Alvin and Lexia Dryer sat on their front porch taking in the serenity of warm country breeze and quiet as they gazed across old milk barns and fields of freshly baled hay.
Alvin’s grandparents, Frank and Martha, could have been seen doing the same thing more than 100 years ago.
Frank and Martha purchased 76 acres of land in rural Dallas County, Mo., in 1904, making that portion of the Dryer property a Century Farm, a designation from the University of Missouri-Extension in honor of 100 years or more of continuous family ownership.
As the years went by, the farm and family grew. Frank left 80 acres to each of his children, including Alvin’s father George.
George and his wife Bessie carried on the farming tradition, raising dairy cattle and eight children – the youngest of which was Alvin. Farming is a full-time job, but Alvin recalls relaxed Sunday afternoons in the company of good neighbors, playing horseshoes after filling their stomachs with Bessie’s Sunday dinner.

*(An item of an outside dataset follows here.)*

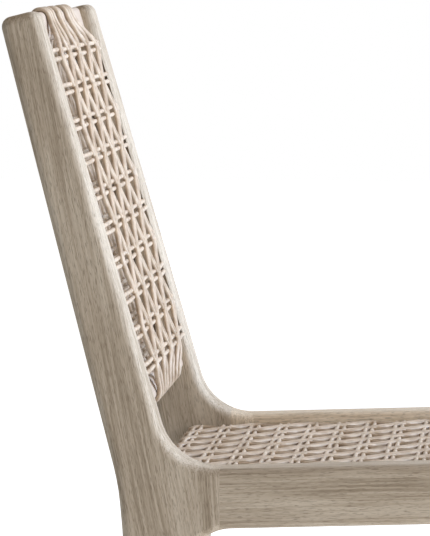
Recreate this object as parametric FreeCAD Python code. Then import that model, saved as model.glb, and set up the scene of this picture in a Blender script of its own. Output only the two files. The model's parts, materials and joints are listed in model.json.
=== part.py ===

“I don’t know how Mom (Bessie) did it,” Alvin said, “but there was always room for another around the table… We were just poor people living an ordinary life.”
An ordinary life that was, in fact, building a legacy.
As Alvin’s seven siblings went to school or started their own families, Alvin chose to stay with his father to help on the farm and never left.
“This place is all I’ve ever known.” said Alvin, and he loves it. Today, Alvin and Lexia still reside in the home he grew up in, making the property even more special. From his seat on the porch, Alvin points to the front yard and reminisces of a season so dry he played marbles in the dirt instead of mowing the grass. Fluctuating weather, particularly drought, is one of the most difficult things about farming.
In the course of a century, the Dyer farm has seen its fair share of inclemency, most recently a tornado in 2003 and ice storm in 2007.
Such obstacles were even more challenging as the Dryers did not rely on hired hands, but managed the farm themselves along with their daughter, Theresa. Alvin continued to raise dairy cattle, milking by hand twice a day.
“We always said milk cows were like another marriage,” Alvin and Lexia joked.
Indeed, with as many as 50 bottle calves at once, the cattle required daily attention and lots of work. In 2009, Alvin and Lexia decided to retire from dairy farming and take up the slightly less demanding beef cattle. They continue to enjoy farm life, going to work with the sun instead of reporting to the milk barn at 4 a.m.
Alvin and Lexia make the third generation of Dryers to work the farmland, and are honored to claim the Century Farm distinction. Through the good times and bad, they are grateful to have been able to carry on the legacy started so long ago.
The property lies alongside two county lines and across the road from another. The original 76-acre farm now expands into Polk, Hickory and Dallas counties.
“We like to joke with people that we live so far out that we have to go over to the next county to get our mail, when really it’s just across the road.” Alvin said with a chuckle. Alvin and Lexia take little credit, contributing the success of their family’s farm to the hard work of the older generations.
Through the changing of times, the Dryers like to preserve as much of that hard work as they can. With the old milk barns standing in new tin, the Dyer farm continues to stand the test of time.